Sadly, the question I heard most often was, “Burchett, how can you have any fun believing that way?” One day I launched a counterattack. Laughing at my detractor, I said, “OK, I’ll tell you exactly what I did this past weekend, and then you tell me what you did. After church, the beautiful, young organist I met there invited me to go horseback riding on their ranch in the valley, and it was great! And you? You don’t even need to tell me — I know about your fun. I’ve seen you return to the ship dead drunk and sick to your stomach after an evening with the prostitutes. Don’t tell me about your ‘fun’!”

Our tall torpedoman once taunted me, “You can’t live that religious stuff in a war, Burchett. Science is all that counts now.”

“We’ll see,” I responded. “If we get shot up and begin to sink, you call on science, and I’ll call on God. We’ll see then how real God is.”

Dramatically enough, this very crisis came later on to this man.  We got advance warning of things to come during our first mission, which was very nearly a suicide mission. Our ship was ordered to leave the entire invasion force and go close up along the Marshall Islands, then occupied by the Japanese. We exposed ourselves like this in an attempt to draw their fire, which would enable us to radio back to our invasion force, waiting twenty miles out, disclosing the locations of enemy gun emplacements. Miraculously, the Japanese chose not to fire on our ship, and we escaped.
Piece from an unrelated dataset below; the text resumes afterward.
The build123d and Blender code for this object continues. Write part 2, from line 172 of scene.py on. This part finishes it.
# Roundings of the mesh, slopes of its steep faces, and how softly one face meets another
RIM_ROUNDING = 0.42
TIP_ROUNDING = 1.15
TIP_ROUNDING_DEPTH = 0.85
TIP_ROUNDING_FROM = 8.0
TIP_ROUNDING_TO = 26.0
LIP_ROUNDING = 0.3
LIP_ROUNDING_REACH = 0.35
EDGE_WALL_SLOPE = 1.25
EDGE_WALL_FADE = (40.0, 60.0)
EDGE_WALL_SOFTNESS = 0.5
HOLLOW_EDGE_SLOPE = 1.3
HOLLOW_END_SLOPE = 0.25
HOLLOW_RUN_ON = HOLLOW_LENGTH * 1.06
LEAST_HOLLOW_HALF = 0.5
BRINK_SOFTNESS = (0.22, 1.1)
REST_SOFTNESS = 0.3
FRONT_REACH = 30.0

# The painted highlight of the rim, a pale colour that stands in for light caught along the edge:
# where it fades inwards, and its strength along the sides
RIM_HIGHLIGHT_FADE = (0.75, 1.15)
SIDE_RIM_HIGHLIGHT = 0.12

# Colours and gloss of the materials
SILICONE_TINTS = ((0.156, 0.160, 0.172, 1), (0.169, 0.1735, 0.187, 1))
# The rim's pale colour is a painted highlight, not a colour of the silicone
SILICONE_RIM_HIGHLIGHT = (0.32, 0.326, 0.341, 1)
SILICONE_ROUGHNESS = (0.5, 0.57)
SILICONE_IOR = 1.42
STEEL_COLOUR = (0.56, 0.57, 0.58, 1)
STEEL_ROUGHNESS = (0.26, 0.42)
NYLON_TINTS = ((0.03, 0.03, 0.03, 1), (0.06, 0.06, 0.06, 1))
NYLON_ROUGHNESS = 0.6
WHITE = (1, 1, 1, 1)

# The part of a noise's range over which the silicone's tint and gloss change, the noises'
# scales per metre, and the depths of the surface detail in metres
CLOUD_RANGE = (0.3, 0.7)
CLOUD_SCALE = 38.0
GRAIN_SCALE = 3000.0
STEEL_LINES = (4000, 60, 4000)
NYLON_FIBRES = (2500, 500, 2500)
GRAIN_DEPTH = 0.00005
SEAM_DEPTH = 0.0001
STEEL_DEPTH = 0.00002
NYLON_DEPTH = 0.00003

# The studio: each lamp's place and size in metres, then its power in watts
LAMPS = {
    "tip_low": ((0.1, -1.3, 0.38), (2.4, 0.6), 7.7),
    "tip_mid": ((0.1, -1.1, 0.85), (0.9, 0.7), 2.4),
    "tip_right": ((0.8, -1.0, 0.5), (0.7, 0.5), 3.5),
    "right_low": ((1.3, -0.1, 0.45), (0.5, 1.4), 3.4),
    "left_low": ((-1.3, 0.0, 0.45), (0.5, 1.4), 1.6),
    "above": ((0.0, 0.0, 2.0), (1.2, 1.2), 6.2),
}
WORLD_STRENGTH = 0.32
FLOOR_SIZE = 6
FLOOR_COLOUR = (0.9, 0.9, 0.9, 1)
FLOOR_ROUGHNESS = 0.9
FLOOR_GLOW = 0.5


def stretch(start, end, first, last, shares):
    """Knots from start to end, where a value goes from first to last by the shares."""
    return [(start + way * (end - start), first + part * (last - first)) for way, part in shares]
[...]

Another chief antagonist of mine was a giant Scandinavian fellow who stood side by side with me in battle stations for this same operation. During the ensuing invasion of the Marshall Islands, we were firing nonstop for maybe thirty-six hours. Amid all the gun smoke and horrific roar and pounding recoil of our big guns, my shipmate was shouting to me his penitent apology for his boastful ridicule. “We respect you! Don’t ever change!” he yelled through cupped hands.

But God was not finished making his point. After I was dramatically removed from our ship in a one-man transfer, our destroyer was shot up terribly, receiving multiple direct hits. I learned of this when I was back in Boston, where I crossed paths with a surviving shipmate. He described a heartbreaking scene. Our dead and wounded were scattered over the deck, and the hardest hit among them, he said, were the torpedo men!

These experiences, coupled with the repeated sight of lives being destroyed in our ceaseless battle engagements, became a driving force in my call to leave my peacetime job as a reporter. After I was discharged from the navy and had returned home, I went back to my old job at the Chronicle. After working there only three days, I turned to the editor and said, “I simply can’t do this anymore. I must go and preach God’s Word.” I left the next day for Bible college and seminary.